> [Dataset content]
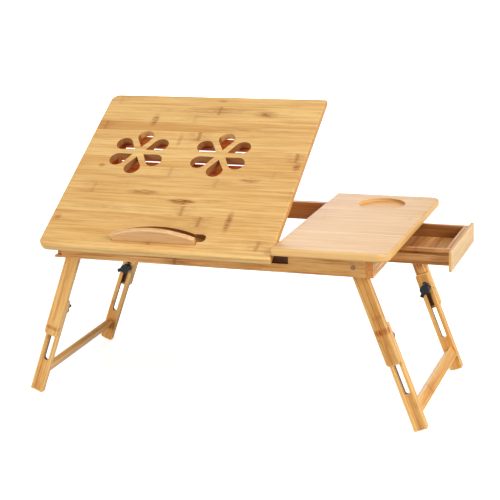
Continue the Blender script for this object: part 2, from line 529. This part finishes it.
# Knobs are moulded nylon, near black with a fine spark-eroded grain that keeps the gloss soft
def nylonMaterial():
    material, tree = newMaterial("mouldedBlackNylon")
    coordinates = addNode(tree, "TexCoord")["Object"]
    grain = addNode(tree, "TexNoise", None, {
        "Vector": coordinates, "Scale": knobLook["grainScale"], "Detail": knobLook["detail"]})["Fac"]
    relief = addNode(tree, "Bump", None, {
        "Height": grain, "Strength": knobLook["relief"], "Distance": knobLook["reliefDepth"]})[0]
    smooth, rough = knobLook["roughness"]
    roughness = addNode(tree, "MapRange", None, {0: grain, 3: smooth, 4: rough})[0]
    wear = addNode(tree, "Attribute", {"attribute_name": "wear"})["Fac"]
    tint = addNode(tree, "Mix", {"data_type": "RGBA"}, {
        0: grain, 6: linearColour(knobLook["dark"]), 7: linearColour(knobLook["light"])})[2]
    rubbed = addNode(tree, "Math", {"operation": "MULTIPLY"}, {0: wear, 1: knobLook["edgeWear"]})[0]
    tint = addNode(tree, "Mix", {"data_type": "RGBA"}, {0: rubbed, 6: tint, 7: linearColour(knobLook["rubbed"])})[2]
    surface = addNode(tree, "BsdfPrincipled", None, {
        "Base Color": tint, "Roughness": roughness, "Normal": relief,
        "IOR": knobLook["ior"], "Specular IOR Level": knobLook["gloss"],
    })[0]
    addNode(tree, "OutputMaterial", None, {"Surface": surface})
    return material


dress(nylonMaterial(), [name for name in nodes if name.startswith("wing_knob")], sanding["knobWidth"])

# Hinge screws, in metres: flat heads sunk in the leaves, with a cross recess. The hinges' middles are along X
# from the frame's middle, and the turns, in radians, are how the driver left them
screw = {
    "radius": 0.0029, "sides": 24, "stand": 0.0003, "sink": 0.0009, "topShare": 0.86,
    "slotReach": 0.0016, "slotWidth": 0.0005, "slotTaper": 0.8, "slotDepth": 0.8,
    "hingeMiddles": (-0.185, 0.055), "leafFace": 0.0024, "spacing": 0.012, "fromAxis": 0.014,
    "turnAlong": 0.7, "turnHinge": 0.4, "turnTop": 0.3,
}
screwSteel = steelMaterial("zincPlatedScrewSteel", "#D8D6CE", "#A6A39A", 0.26, 0.5)


def addScrew(name, at, outward, turn, body):
    shape = bmesh.new()
    angles = [k * math.tau / screw["sides"] for k in range(screw["sides"])]
    rim = [(screw["radius"] * math.cos(angle), screw["radius"] * math.sin(angle)) for angle in angles]
    topRim = [(x * screw["topShare"], y * screw["topShare"]) for x, y in rim]
    r, w = screw["slotReach"], screw["slotWidth"]
    cross = ((r, -w), (r, w), (w, w), (w, r), (-w, r), (-w, w),
             (-r, w), (-r, -w), (-w, -w), (-w, -r), (w, -r), (w, -w))
    crossFloor = [(x * screw["slotTaper"], y * screw["slotTaper"]) for x, y in cross]
    rings = [[shape.verts.new((x, y, z)) for x, y in points] for points, z in (
        (rim, -screw["sink"]), (rim, 0), (topRim, screw["stand"]),
        (cross, screw["stand"]), (crossFloor, -screw["sink"] * screw["slotDepth"]))]
    for low, high in ((0, 1), (1, 2), (3, 4)):
        count = len(rings[low])
        for k in range(count):
            after = (k + 1) % count
            shape.faces.new((rings[low][k], rings[low][after], rings[high][after], rings[high][k]))
    loops = [shape.edges.get((ring[k], ring[(k + 1) % len(ring)]))
             for ring in (rings[2], rings[3]) for k in range(len(ring))]
    bmesh.ops.triangle_fill(shape, edges=loops, use_beauty=True)
    shape.faces.new(rings[4])
    shape.faces.new(rings[0])
    bmesh.ops.recalc_face_normals(shape, faces=shape.faces)
    mesh = bpy.data.meshes.new(name)
    shape.to_mesh(mesh)
    shape.free()
    piece = bpy.data.objects.new(name, mesh)
    bpy.context.scene.collection.objects.link(piece)
    facing = outward.to_track_quat("Z", "Y").to_matrix().to_4x4()
    piece.matrix_world = Matrix.Translation(at) @ facing @ Matrix.Rotation(turn, 4, "Z")
    mesh.materials.append(screwSteel)
    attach(piece, body)


for h, hingeMiddle in enumerate(screw["hingeMiddles"]):
    for k in (-1, 0, 1):
        x = middle.x + hingeMiddle + k * screw["spacing"]
        onRail = Vector((x, tiltHinge.y + screw["leafFace"], tiltHinge.z - screw["fromAxis"]))
        onAxis = Vector((x, tiltHinge.y, tiltHinge.z))
        onTop = onAxis + upSlope * screw["fromAxis"] + panelOut * screw["leafFace"]
        turn = screw["turnAlong"] * k + screw["turnHinge"] * h
        addScrew(f"hinge_screw_rail_{h}_{k + 1}", onRail, yAxis, turn, bodyOf["hinge_leaves_lower"])
        addScrew(f"hinge_screw_top_{h}_{k + 1}", onTop, -panelOut, turn + screw["turnTop"],
                 bodyOf["hinge_leaves_upper"])
print("hardware dressed")

# Camera: where the photograph was taken from, measured from the frame's middle
cameraPlace = {
    "fromMiddle": (0.73148, -1.97924, 0.80847), "yaw": 20.18, "pitch": 15.48, "roll": -2.01,
    "focalPixels": 1378.13, "centre": (246.35, 248.22), "picture": 500, "sensor": 36,
}
yaw, pitch, roll = (math.radians(cameraPlace[k]) for k in ("yaw", "pitch", "roll"))
forward = Vector((-math.sin(yaw) * math.cos(pitch), math.cos(yaw) * math.cos(pitch), -math.sin(pitch)))
right = forward.cross(zAxis).normalized()
up = right.cross(forward)
right, up = (math.cos(roll) * right + math.sin(roll) * up, math.cos(roll) * up - math.sin(roll) * right)
cameraData = bpy.data.cameras.new("camera")
cameraData.sensor_width = cameraPlace["sensor"]
cameraData.lens = cameraPlace["focalPixels"] * cameraPlace["sensor"] / cameraPlace["picture"]
cameraData.shift_x = 0.5 - cameraPlace["centre"][0] / cameraPlace["picture"]
cameraData.shift_y = cameraPlace["centre"][1] / cameraPlace["picture"] - 0.5
cameraData.clip_end = 60
camera = bpy.data.objects.new("camera", cameraData)
turned = Matrix((right, up, -forward)).transposed().to_4x4()
camera.matrix_world = Matrix.Translation(middle + Vector(cameraPlace["fromMiddle"])) @ turned
bpy.context.scene.collection.objects.link(camera)
bpy.context.scene.camera = camera

# Studio: a white sweep, broad soft lights from the right and from above, and fills from behind and the left.
# The glow's reach is metres from the table
studio = {
    "floorSize": 60, "floorShade": "#F7F7F7", "floorBounce": "#C4C4C4", "world": 0.22,
    "glowNear": 0.62, "glowFar": 0.95, "glowReach": (0.6, 3.0),
    "lamps": (
        {"name": "rightSoftbox", "at": (2.6, -0.9, 1.6), "aim": (0.05, 0, 0.2), "size": 1.4, "watts": 68},
        {"name": "topSoftbox", "at": (0.2, -0.5, 2.8), "aim": (0, 0, 0.2), "size": 2.0, "watts": 23},
        {"name": "backFill", "at": (-1.2, 2.8, 0.8), "aim": (0, 0, 0.2), "size": 1.8, "watts": 27},
        {"name": "leftFill", "at": (-1.7, -2.6, 0.8), "aim": (0, 0, 0.15), "size": 1.6, "watts": 46},
    ),
}


# 1 for the given rays, which see the white of the studio itself, and 0 for the light that it gives back
def seenByRays(tree, *rays):
    path = addNode(tree, "LightPath")
    share = path[rays[0]]
    for ray in rays[1:]:
        share = addNode(tree, "Math", {"operation": "MAXIMUM"}, {0: share, 1: path[ray]})[0]
    return share


floorMesh = bpy.data.meshes.new("floor")
half = studio["floorSize"] / 2
corners = [(-half, -half, 0), (half, -half, 0), (half, half, 0), (-half, half, 0)]
floorMesh.from_pydata(corners, [], [(0, 1, 2, 3)])
floor = bpy.data.objects.new("floor", floorMesh)
bpy.context.scene.collection.objects.link(floor)
floorMaterial, tree = newMaterial("whiteSweep")
# Seen directly, the sweep glows whiter the further it is from the table; what it gives back as light stays plain
coordinates = addNode(tree, "TexCoord")["Object"]
fromTable = addNode(tree, "VectorMath", {"operation": "LENGTH"}, {0: coordinates})["Value"]
near, far = studio["glowReach"]
strength = addNode(tree, "MapRange", None, {
    0: fromTable, 1: near, 2: far, 3: studio["glowNear"], 4: studio["glowFar"]})[0]
paint = addNode(tree, "BsdfDiffuse", None, {"Color": linearColour(studio["floorShade"])})[0]
bounce = addNode(tree, "BsdfDiffuse", None, {"Color": linearColour(studio["floorBounce"])})[0]
glow = addNode(tree, "Emission", None, {"Strength": strength})[0]
lit = addNode(tree, "AddShader", None, {0: paint, 1: glow})[0]
seen = seenByRays(tree, "Is Camera Ray", "Is Glossy Ray")
mixed = addNode(tree, "MixShader", None, {0: seen, 1: bounce, 2: lit})[0]
addNode(tree, "OutputMaterial", None, {"Surface": mixed})
floorMesh.materials.append(floorMaterial)

world = bpy.data.worlds.new("studio")
world.use_nodes = True
tree = world.node_tree
tree.nodes.clear()
seen = seenByRays(tree, "Is Camera Ray", "Is Glossy Ray", "Is Transmission Ray")
ambient = addNode(tree, "Background", None, {"Color": (1, 1, 1, 1), "Strength": studio["world"]})[0]
backdrop = addNode(tree, "Background", None, {"Color": (1, 1, 1, 1), "Strength": 1.0})[0]
mixed = addNode(tree, "MixShader", None, {0: seen, 1: ambient, 2: backdrop})[0]
addNode(tree, "OutputWorld", None, {"Surface": mixed})
bpy.context.scene.world = world

for lamp in studio["lamps"]:
    data = bpy.data.lights.new(lamp["name"], "AREA")
    data.shape = "DISK"
    data.size = lamp["size"]
    data.energy = lamp["watts"]
    obj = bpy.data.objects.new(lamp["name"], data)
    place = Vector(lamp["at"])
    obj.location = place
    obj.rotation_euler = (Vector(lamp["aim"]) - place).to_track_quat("-Z", "Y").to_euler()
    bpy.context.scene.collection.objects.link(obj)
bpy.context.scene.view_settings.view_transform = "Standard"
print("studio set")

> [Directions for this task] How many lines of the data hold the string "piece"? Reply with the number alone.

> [Written answer] 4